Señorita República Dominicana 1965 was held on February 20, 1965. There were 26 candidates who competed for the national crown. The winner represented the Dominican Republic at the Miss Universe 1965. Only the 25 province and 1 municipality entered.
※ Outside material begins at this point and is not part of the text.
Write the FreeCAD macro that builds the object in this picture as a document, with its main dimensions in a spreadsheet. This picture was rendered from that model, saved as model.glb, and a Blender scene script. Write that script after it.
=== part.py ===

On the top 10 they showed their evening gown and answered questions so they could go to the top 5. In the top 5 they would answer more questions.

Results

Señorita República Dominicana 1965 : Clara Andrea Herrera Vallamon (Sánchez Ramírez)
1st Runner Up : Ana Cepeda (San Rafael)
2nd Runner Up : Miguelina Sandoval (Puerto Plata)
3rd Runner Up : Jeanette Montes (Santiago)
4th Runner Up : Marinela Sosa (Duarte)

Top 10

Mabel Cano (La Vega)
Isa de Lara (Distrito Nacional)
Veronica Beltran (San Juan de la Maguana)
Ada Vega (Espaillat)
Elisa Rosario (Salcedo )

Special awards
 Miss Rostro Bello - Miguelina Sandoval (Puerto Plata)
 Miss Photogenic (voted by press reporters) - Mabel Cano (La Vega)
 Miss Congeniality (voted by Miss Dominican Republic Universe contestants) - Ana Cepeda (San Rafael)

Delegates

 Azua - Ana Elbenira Tavarez Fermin
 Baoruco - Silvia Nines Aroyo Tatis
 Barahona - Yanet Ermania Langarge Peralta
 Ciudad Santo Domingo - Ana Victoria Reynosa Espinoza
 Dajabón - Elsa Ala Sousa Duarte
 Distrito Nacional - Isa Yulisa de Lara Cruz
 Duarte - Sandra Marinela Sosa Medina
 Espaillat - Ada Marlen Vega Enroyd
 La Altagracia - Martha Ceneyda Martes Fausto
 La Vega - Mabel Cristina Cano Morobel
 Monte Cristi - Tomasa Cortes Garca
 Nueva Era - Joana Reyna Alvarez Abreu
 Pedernales – Sandra del Carmen Lajara Reyes
 Peravia - Laura Mary Peralta Mena
 Puerto Plata - Miguelina Josefine Sandoval Duarte
 Salcedo - Elisa Magdalena Rosario Vargas
 Samaná - Evangelina Altagracia Reynosa Padron
 Sánchez Ramírez - Clara Andrea Herrera Vallamon
 San Cristóbal - Lisa Desiere German Gustav
 San Juan de la Maguana - Veronica Alejandra Beltran Goico
 San Pedro de Macorís - Lisia Varoni Ynoa
 San Rafael - Ana Karina Cepeda Tejeda
 Santiago - Jeanette Dotel Montes de Ocoa
 Santiago Rodríguez - Mireya Margarita Caceres Sosa
 Séibo - Ada Oliva Quiros Ruiz
 Valverde - Rachel Angelina Ramos Acosta

Trivia
Miss San Juan de la Maguana had daughter that enter Miss Dominican Republic Universe 2005.